Medyascope yayınlarında defalarca Kılıçdaroğlu faktöründen ve aday seçenekleri arasındaki belirleyici farklardan bahsettim. Erdoğan ile Kılıçdaroğlu arasındaki farkın, -stratejik olarak da taktik olarak da yanlış olduğunu savunduğum- “kazanacak aday” tartışmasındaki yerinden ziyade, “kazanılacak-kazandırılacak olan” açısından anlamından bahsettim. “Başka bir Türkiye” veya “değişim enerjisi” açısından hangi farka veya hangi benzerliklere bakılmasının ne anlama geleceğini tartıştım. Bunları neden söylediğimi, zaten söylerken açıkladığım için tekrar ayrıntısına girmeme gerek yok. Ancak Kılıçdaroğlu’nun adaylığı ile ilgili görüşlerimde, onun vasıflarıyla, özel yetenekleriyle veya ona biçilen “ahlaki üstünlük” iddialarına hemen hiç yer vermediğim gibi, şimdi de yine onun kişisel özelliklerinin takındığı tavırdaki belirleyiciliğiyle fazla ilgili değilim. Aziz üretmek kadar, şeytan yaratmanın da siyasi aktörlerin rollerini tartışmak için fazla subjektif olduğunu ve aslında aynı şeyin iki yüzü olduğunu düşünüyorum. Siyasi tarih, siyasi aktörlerin anlık rollerinden daha çok, -bazen tutarsızlıkta bile- süreklilikleriyle oynadıkları rollerin kayıtlarını tutuyor. En çok da değişim ve değiştirmeme açısından.
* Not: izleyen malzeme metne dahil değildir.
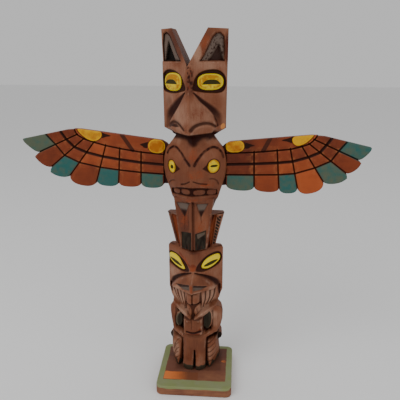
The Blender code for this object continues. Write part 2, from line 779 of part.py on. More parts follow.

Kılıçdaroğlu, pek de uzun olmayan siyasi serüveninin büyük kısmındaki kritik adımları, “iktidarı değiştirmek” önceliğiyle tarif etti. Çoğu yanlışını, çok eleştirilen tercihlerini, bu gerekçeyle açıklamayı denedi. 2014’te MHP’yle, 2015’te AKP’yle, 2018’de İYİP ile, 2019’da HDP’yi dahil ederek ve 2023’te masa stratejisiyle, kendince bu hedefi kovaladığını iddia etti. Çok kez yanlış yaptı çok kez yenildi ama her seferinde aynı gerekçeye dayandırdığı çelişik adımları, bu hedefin bu sefer gerçekleşeceğini umduğunu anlatarak açıkladı. Kendi söylediklerinden, onun hakkında söylenenlerden ve akıl aldığı profilin yeni örneklerinden öğreniyoruz ki; bir arada olması ya da tutulması zor ve belki de gereksiz, saçma bir “çeşitliliği”, bu hedefe ilişkin formüller önerdiklerini düşünerek dinlemiş. Daha önce de olduğu gibi şimdi kimi dinliyor, kim ile yakın bilmiyorum ama verdiği ilk işaretler, önceliğin değiştiğini düşündürüyor. Çünkü “güvenli limana” götürme iddiası veya “yenilenme” hedefi, bir “değişim” ve iktidar stratejisi gibi tınlamıyor. Yok eğer iddia edildiği gibi birden değişecek şartların kendiliğinden açacağı fırsat pencereleri olduğuna inanıyorsa durum daha da fena.